## GIVEN REQUEST
Please give back word for word the lines below, from the first one through the one with "into the skin.".

[start]

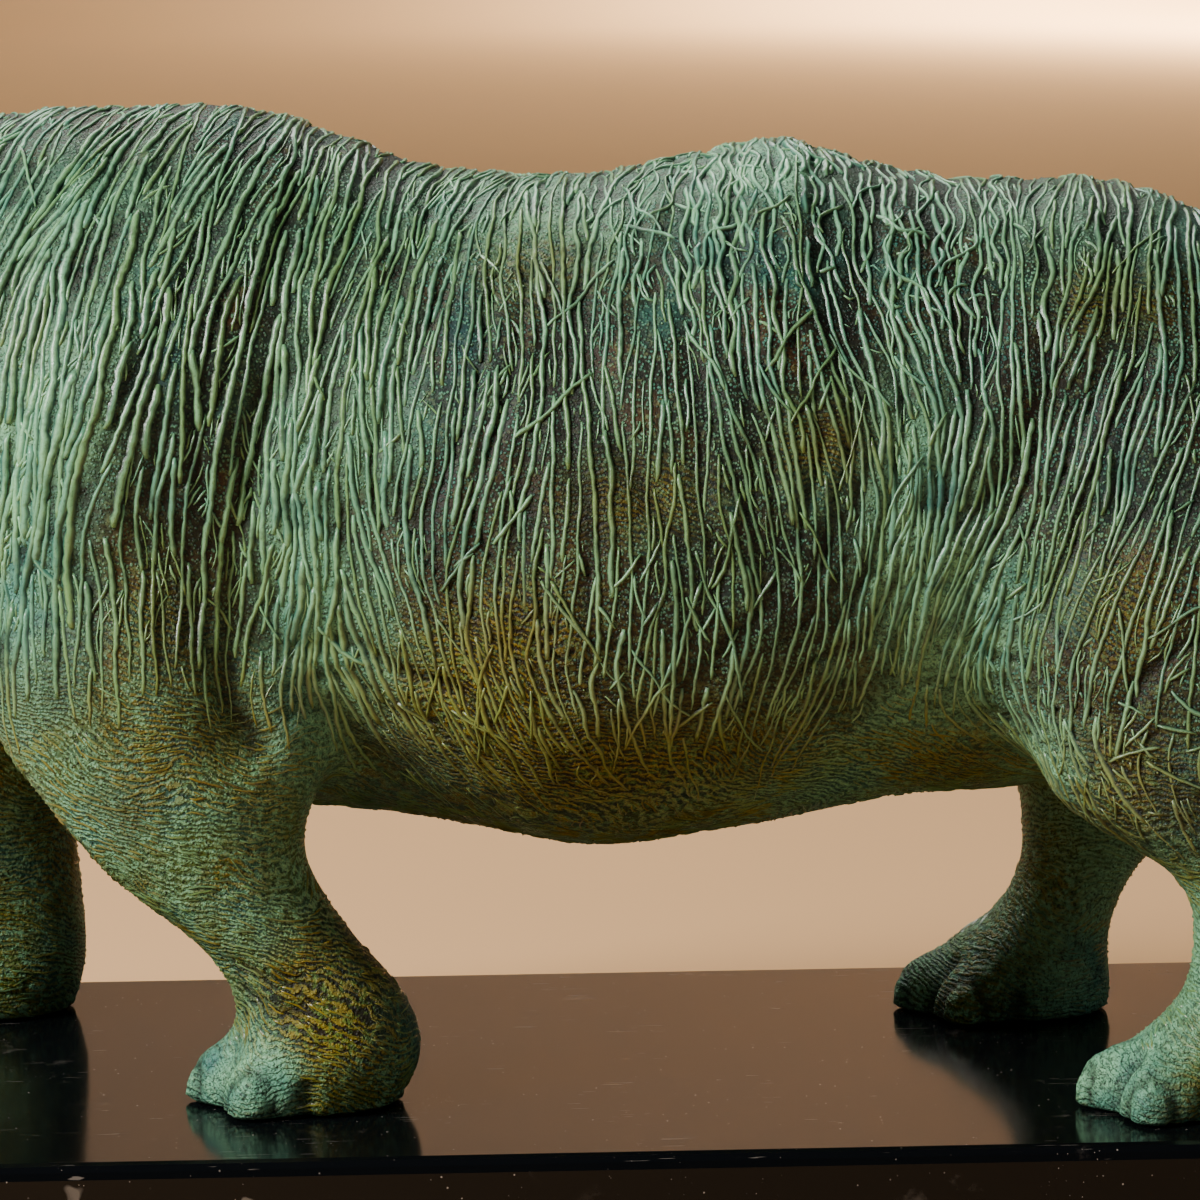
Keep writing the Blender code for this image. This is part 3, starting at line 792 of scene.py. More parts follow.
    def _carve(self, points: np.ndarray, normals: np.ndarray) -> np.ndarray:
        """Presses the creases into the skin.

        Args:
            points: the vertices, changed in place.
            normals: their normals.
        Returns:
            How much each vertex is in a crease, from 0 to 1.
        """
        creased = np.zeros(len(points))
        for furrow in [*self.furrows, *(furrow for foot in self.feet for furrow in foot.furrows())]:
            for side in (-1, 1) if furrow.skull else (1,):
                placed = self.stance.skull if furrow.skull else self.stance.world
                way = [placed(first, side * across, above) for first, across, above in furrow.way]
                way = np.array([self.near(point)[0] for point in way])
                nearest = np.full(len(points), np.inf)
                for start, end in zip(way, way[1:]):
                    run = end - start
                    share = np.clip((points - start) @ run / (run @ run), 0, 1)
                    away = np.linalg.norm(points - start - share[:, None] * run, axis=1)
                    nearest = np.minimum(nearest, away)
                press = np.exp(-((nearest / (furrow.width * MM)) ** 2))
                points -= normals * (press * furrow.depth * MM)[:, None]
                creased = np.maximum(creased, press)
        return creased

    def near(self, point: Vector) -> tuple[Vector, Vector]:
        """The skin's nearest point and its normal."""
        place, normal, _, _ = self.tree.find_nearest(point)
        return place, normal


@dataclass(frozen=True)
class Grain:
    """Which way the threads run: around the body, leaning as the sculptor dragged them."""

    stance: Stance
    leans: tuple[tuple[float, float, float], ...] = (
        (-83, 158, -0.46),
        (-104, 170, -0.38),
        (-100, 124, -0.20),
        (-93, 97, 0.05),
        (-62, 140, -0.36),
        (-58, 97, -0.10),
        (-32, 168, -0.28),
        (-26, 124, -0.26),
        (-40, 98, 0.2),
        (-46, 80, 0.5),
        (-26, 74, 0.62),
        (-8, 74, 0.55),
        (82, 66, 1.1),
        (95, 56, 1.3),
        (2, 148, -0.12),
        (-2, 101, -0.12),
        (21, 139, 0.30),
        (25, 106, 0.30),
        (49, 139, 0.36),
        (40, 84, -0.5),
        (64, 124, -0.1),
        (60, 96, -0.30),
        (77, 101, -0.5),
        (106, 120, -0.40),
        (102, 81, -0.55),
        (77, 168, -0.05),
        (120, 160, -0.1),
        (-140, 130, -0.1),
    )
    softness: float = 120.0
    head_start: float = -150.0
    head_full: float = -186.0
    drift: tuple[tuple[float, float], ...] = ((26.0, 0.24), (8.0, 0.16))
    sag: float = 0.3

    def lean(self, s: float | np.ndarray, z: float | np.ndarray) -> float | np.ndarray:
        """How far the threads' lower ends lean to the tail, read from the nearest rows."""
        weights = [((s - a) ** 2 + (z - b) ** 2 + self.softness) ** -2 for a, b, _ in self.leans]
        return sum(weight * row[2] for weight, row in zip(weights, self.leans)) / sum(weights)

    def direction(self, drawn: Sequence[float], normal: Vector) -> Vector:
        """The way of a thread at a point.

        Args:
            drawn: the point in the animal's frame.
            normal: the skin's normal there.
        Returns:
            A unit vector along the skin.
        """
        s, t, z = drawn
        turn = sum(strength * noise.noise(Vector((s, t, z)) / size) for size, strength in self.drift)
        share = min(max((s - self.head_start) / (self.head_full - self.head_start), 0), 1)
        axis = self.stance.axis(self.stance.skull_slope * share)
        around = axis.cross(normal)
        if around.z > 0:
            around.negate()
        along = axis - normal * axis.dot(normal)
        down = -UP + normal * normal.z
        way = around + along * self.lean(s, z) + down * self.sag
        way = way - normal * way.dot(normal)
        way = (way if way.length > 1e-4 else normal.orthogonal()).normalized()
        return turned(way, normal, turn)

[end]

## SOLUTION BELOW
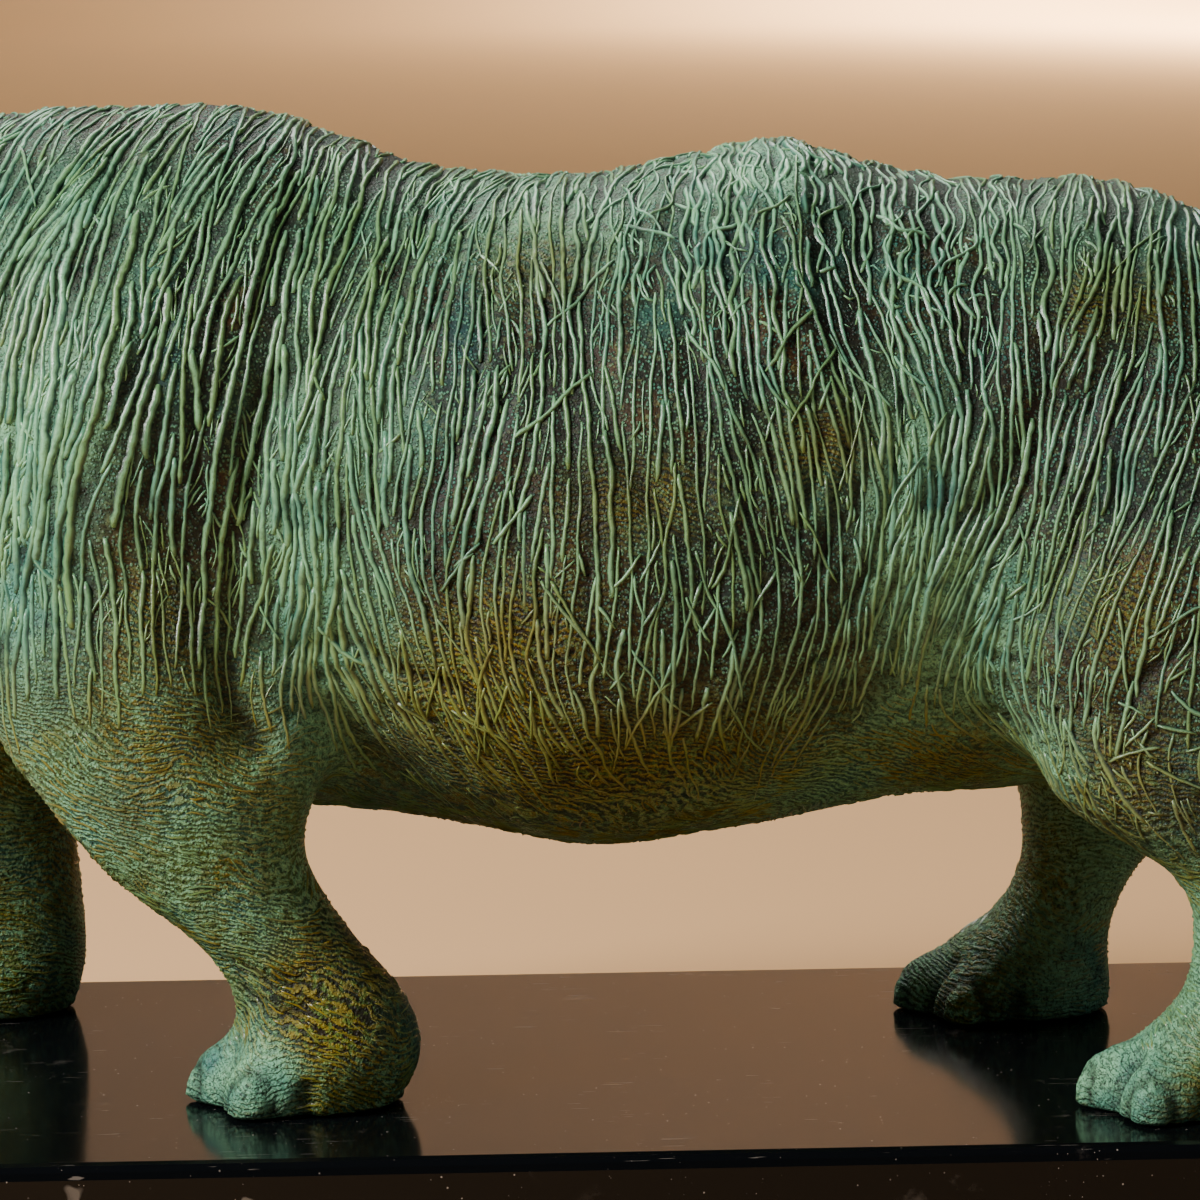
Keep writing the Blender code for this image. This is part 3, starting at line 792 of scene.py. More parts follow.
    def _carve(self, points: np.ndarray, normals: np.ndarray) -> np.ndarray:
        """Presses the creases into the skin.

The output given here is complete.